I’m always interested in reading books that cover overlooked chapters of women’s history. So Come Fly the World, a nonfiction book by Julia Cooke about the stewardesses of Pan-Am and the roles they played in international diplomacy in the 1960s, was really absorbing. Next up on my list is Bess Kalb’s Nobody Will Tell You This But Me.
What TV shows are you watching?
I gravitate toward comedy in my TV viewing. I find it to be more of an escape, and more relaxing, than some of my heavier media fare. I recently watched Only Murders in the Building. It’s very meta, because it’s actually a commentary on podcasts like Serial. Like the rest of the world, I very much enjoy Ted Lasso, as well as an unsung treasure: The Good Fight.
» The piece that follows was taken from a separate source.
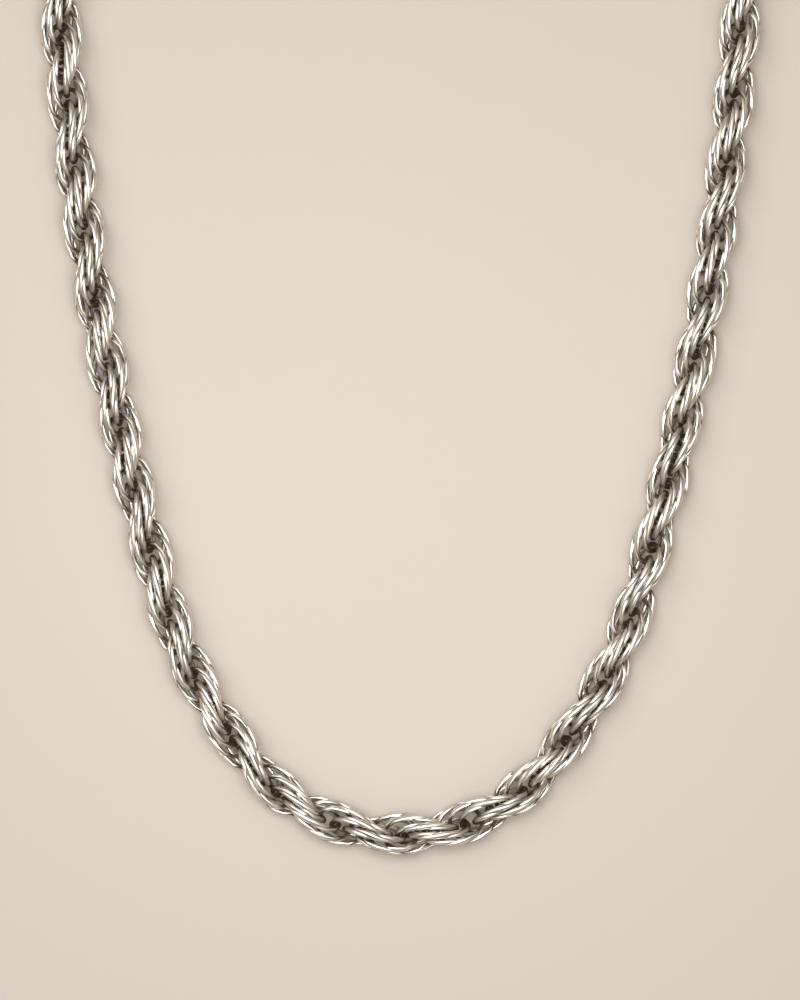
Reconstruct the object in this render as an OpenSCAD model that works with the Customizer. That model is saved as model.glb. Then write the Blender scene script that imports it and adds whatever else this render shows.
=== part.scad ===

And I got really into the docuseries The Beatles: Get Back. I loved the glimpses it gave into the band’s creative process, and how it showed the messy aspects of creating something.
What do you read, watch, or listen to for fun?
My husband and I both really love classic movies. There’s The Thin Man mystery series, for example. William Powell and Myrna Loy, who play a married couple on the program, have terrific chemistry, and the films have a surprisingly contemporary humor and edge to them. I also adore certain Alfred Hitchcock thrillers—The Lady Vanishes, Rear Window, To Catch a Thief, North by Northwest—for the suspense, the glamor, the action, and the many twists and turns.
A major curveball in my media diet—and this traces back to something that I have bonded over with my dad—is that I have seen every Marvel movie. Some of my favorites include Shang-Chi and the Legend of the Ten Rings and, while it’s not a movie, the television series WandaVision. I found the latter to be both clever as well as a thoughtful exploration of grief.
I like to think about why we gravitate toward the superheroes we do at a given time, and the ways they allow us to work through real-life anxieties by watching them successfully prevent the literal end of the world. Superheroes are a fascinating lens through which to view life.